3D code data
__________

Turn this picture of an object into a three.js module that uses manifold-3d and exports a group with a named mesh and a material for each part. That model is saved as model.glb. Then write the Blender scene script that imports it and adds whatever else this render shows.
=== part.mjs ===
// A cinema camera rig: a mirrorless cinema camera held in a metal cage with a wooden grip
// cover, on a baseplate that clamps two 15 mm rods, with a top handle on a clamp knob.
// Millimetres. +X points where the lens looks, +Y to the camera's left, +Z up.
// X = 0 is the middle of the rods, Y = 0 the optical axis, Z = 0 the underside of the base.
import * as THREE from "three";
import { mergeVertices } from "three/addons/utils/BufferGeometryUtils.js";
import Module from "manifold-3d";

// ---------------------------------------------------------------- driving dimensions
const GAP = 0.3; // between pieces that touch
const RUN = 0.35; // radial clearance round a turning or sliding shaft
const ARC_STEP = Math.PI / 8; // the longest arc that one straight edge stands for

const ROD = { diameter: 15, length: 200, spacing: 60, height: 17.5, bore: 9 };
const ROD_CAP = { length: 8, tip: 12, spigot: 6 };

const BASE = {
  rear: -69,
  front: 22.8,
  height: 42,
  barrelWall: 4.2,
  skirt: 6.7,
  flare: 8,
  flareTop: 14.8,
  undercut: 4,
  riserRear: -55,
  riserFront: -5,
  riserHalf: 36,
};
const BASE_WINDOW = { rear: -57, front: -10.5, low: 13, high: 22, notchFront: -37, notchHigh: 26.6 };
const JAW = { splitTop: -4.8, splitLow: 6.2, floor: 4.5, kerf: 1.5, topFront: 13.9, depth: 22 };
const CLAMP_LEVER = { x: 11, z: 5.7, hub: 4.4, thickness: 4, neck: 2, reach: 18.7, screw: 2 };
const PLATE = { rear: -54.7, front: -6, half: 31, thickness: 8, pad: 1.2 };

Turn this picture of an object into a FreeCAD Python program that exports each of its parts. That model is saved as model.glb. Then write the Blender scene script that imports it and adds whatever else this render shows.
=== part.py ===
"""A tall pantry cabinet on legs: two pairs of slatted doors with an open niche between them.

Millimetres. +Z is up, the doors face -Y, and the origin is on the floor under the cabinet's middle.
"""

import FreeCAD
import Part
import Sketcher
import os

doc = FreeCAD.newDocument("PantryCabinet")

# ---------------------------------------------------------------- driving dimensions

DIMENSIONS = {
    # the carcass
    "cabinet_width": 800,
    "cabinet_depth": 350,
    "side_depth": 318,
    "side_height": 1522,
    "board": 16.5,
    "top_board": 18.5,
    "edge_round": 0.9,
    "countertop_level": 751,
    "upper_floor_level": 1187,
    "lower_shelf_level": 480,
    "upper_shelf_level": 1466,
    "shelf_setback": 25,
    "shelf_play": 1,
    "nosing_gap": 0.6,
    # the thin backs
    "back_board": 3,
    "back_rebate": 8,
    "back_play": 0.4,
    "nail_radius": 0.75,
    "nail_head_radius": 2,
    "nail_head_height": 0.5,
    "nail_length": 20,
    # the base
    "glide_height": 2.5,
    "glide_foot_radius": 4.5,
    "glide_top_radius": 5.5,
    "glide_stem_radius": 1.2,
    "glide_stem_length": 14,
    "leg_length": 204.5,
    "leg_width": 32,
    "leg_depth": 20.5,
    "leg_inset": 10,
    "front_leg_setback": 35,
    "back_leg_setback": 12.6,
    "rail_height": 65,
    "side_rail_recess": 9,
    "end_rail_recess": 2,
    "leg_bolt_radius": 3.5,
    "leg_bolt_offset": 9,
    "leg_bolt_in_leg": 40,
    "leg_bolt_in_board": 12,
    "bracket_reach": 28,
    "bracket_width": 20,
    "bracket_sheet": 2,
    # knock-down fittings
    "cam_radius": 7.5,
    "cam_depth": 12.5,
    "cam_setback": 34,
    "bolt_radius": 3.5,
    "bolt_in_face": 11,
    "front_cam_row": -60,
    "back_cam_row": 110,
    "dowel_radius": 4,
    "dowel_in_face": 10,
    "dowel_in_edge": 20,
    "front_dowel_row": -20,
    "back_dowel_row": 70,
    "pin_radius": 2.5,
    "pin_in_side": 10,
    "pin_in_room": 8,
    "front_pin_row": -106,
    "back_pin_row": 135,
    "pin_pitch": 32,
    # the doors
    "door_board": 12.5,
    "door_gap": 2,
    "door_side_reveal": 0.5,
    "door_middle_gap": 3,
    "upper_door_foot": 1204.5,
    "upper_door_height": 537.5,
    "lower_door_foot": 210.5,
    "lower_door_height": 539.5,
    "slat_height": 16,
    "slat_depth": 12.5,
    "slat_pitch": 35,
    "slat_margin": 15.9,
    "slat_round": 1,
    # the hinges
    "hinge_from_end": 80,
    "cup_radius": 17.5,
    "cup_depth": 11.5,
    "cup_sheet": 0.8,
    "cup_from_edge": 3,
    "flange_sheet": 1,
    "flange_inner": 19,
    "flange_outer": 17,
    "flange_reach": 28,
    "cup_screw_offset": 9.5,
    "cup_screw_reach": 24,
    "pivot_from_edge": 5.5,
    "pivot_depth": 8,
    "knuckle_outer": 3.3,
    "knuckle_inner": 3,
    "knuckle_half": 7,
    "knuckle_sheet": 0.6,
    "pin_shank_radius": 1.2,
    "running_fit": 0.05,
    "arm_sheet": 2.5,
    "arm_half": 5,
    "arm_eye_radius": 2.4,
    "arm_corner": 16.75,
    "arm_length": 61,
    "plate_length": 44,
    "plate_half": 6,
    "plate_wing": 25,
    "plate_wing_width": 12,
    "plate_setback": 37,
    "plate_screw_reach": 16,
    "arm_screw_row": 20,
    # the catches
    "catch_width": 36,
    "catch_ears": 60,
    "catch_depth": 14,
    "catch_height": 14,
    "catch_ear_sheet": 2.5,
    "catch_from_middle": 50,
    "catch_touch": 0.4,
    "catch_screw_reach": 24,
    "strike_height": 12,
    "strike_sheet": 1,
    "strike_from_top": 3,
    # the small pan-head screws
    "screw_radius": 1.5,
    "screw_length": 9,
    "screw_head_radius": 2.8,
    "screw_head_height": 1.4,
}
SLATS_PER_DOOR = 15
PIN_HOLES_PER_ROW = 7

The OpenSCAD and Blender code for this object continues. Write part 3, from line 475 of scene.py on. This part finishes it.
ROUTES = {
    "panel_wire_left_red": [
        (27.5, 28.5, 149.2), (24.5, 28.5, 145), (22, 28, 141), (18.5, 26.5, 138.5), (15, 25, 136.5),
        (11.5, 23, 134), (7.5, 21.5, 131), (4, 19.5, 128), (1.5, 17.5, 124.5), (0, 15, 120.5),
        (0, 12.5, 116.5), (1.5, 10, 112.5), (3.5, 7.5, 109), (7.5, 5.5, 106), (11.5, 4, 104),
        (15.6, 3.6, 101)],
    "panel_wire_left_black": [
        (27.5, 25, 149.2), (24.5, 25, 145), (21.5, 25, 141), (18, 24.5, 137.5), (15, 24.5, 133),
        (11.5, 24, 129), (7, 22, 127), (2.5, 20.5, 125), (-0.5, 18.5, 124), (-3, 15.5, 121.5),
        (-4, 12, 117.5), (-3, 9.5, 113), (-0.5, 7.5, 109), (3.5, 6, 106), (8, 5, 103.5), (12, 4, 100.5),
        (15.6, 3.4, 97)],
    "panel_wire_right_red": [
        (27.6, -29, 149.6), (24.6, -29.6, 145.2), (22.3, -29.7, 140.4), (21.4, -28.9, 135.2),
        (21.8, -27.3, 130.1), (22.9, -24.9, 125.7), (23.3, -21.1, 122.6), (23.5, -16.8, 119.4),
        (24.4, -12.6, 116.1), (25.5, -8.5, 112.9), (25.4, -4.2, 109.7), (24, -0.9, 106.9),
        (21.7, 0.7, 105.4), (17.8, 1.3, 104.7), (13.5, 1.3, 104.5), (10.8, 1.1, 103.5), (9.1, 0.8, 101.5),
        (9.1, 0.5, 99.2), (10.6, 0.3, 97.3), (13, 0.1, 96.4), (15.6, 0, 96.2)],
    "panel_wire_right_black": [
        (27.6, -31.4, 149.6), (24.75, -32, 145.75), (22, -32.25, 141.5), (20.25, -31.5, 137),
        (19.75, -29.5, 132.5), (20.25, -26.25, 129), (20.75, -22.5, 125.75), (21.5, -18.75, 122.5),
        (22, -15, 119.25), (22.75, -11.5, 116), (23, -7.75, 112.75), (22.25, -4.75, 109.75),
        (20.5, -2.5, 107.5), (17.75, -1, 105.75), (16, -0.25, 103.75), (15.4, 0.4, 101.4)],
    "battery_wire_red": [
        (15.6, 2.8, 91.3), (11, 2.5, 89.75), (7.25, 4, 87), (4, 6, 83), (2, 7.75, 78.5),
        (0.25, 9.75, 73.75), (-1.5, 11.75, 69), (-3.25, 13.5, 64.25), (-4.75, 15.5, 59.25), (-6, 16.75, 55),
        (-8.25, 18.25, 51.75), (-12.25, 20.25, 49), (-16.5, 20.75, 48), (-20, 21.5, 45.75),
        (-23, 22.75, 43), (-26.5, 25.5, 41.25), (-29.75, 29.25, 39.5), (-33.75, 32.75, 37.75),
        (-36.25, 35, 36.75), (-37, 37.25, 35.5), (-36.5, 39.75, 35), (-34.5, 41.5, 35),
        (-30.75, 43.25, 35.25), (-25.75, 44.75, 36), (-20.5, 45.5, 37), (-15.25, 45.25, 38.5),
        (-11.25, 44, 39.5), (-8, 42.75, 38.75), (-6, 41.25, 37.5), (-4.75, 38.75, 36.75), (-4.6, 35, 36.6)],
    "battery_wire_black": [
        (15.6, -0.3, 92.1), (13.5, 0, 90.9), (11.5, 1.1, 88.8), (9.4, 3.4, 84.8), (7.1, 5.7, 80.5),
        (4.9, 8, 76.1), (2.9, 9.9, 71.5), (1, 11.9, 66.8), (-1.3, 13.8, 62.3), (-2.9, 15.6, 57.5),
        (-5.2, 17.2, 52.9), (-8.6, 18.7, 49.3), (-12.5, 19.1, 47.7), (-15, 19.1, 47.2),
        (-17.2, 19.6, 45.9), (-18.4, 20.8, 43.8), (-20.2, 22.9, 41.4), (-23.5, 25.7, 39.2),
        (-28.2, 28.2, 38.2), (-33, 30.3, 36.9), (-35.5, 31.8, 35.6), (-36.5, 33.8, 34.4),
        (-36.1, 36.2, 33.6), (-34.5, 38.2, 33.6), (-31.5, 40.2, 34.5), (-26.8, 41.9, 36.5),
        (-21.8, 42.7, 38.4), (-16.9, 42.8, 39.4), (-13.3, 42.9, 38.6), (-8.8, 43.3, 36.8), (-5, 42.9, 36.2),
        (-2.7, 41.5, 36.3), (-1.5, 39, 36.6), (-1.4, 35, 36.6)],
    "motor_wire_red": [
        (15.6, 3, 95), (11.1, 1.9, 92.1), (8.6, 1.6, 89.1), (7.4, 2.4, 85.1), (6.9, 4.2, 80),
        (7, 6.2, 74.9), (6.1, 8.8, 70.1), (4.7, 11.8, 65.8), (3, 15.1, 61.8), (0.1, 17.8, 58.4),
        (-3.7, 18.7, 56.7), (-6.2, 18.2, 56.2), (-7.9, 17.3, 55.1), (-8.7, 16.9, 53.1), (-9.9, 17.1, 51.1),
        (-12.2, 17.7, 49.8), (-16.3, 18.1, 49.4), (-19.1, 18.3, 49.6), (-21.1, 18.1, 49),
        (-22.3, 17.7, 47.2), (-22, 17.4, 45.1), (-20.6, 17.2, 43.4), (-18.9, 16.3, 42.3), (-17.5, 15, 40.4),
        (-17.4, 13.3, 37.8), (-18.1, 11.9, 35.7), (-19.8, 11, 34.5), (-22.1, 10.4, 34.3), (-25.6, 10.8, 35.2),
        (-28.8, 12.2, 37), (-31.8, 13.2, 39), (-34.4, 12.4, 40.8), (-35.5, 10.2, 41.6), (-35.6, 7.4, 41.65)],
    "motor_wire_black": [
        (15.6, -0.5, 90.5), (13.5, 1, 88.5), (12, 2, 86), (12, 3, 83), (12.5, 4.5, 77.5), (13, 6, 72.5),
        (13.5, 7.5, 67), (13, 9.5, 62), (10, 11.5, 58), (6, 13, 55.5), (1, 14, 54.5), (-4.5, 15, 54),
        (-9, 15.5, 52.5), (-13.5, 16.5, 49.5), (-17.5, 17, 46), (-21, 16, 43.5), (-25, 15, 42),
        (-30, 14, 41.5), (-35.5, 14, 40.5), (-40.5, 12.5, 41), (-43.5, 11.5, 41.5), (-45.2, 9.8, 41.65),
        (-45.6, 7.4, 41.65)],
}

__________

Task directions :: Produce the lines from the top of the listing through the "import Module from" line exactly as they appear, with no additional output.

Written reply ::
Turn this picture of an object into a three.js module that uses manifold-3d and exports a group with a named mesh and a material for each part. That model is saved as model.glb. Then write the Blender scene script that imports it and adds whatever else this render shows.
=== part.mjs ===
// A cinema camera rig: a mirrorless cinema camera held in a metal cage with a wooden grip
// cover, on a baseplate that clamps two 15 mm rods, with a top handle on a clamp knob.
// Millimetres. +X points where the lens looks, +Y to the camera's left, +Z up.
// X = 0 is the middle of the rods, Y = 0 the optical axis, Z = 0 the underside of the base.
import * as THREE from "three";
import { mergeVertices } from "three/addons/utils/BufferGeometryUtils.js";
import Module from "manifold-3d";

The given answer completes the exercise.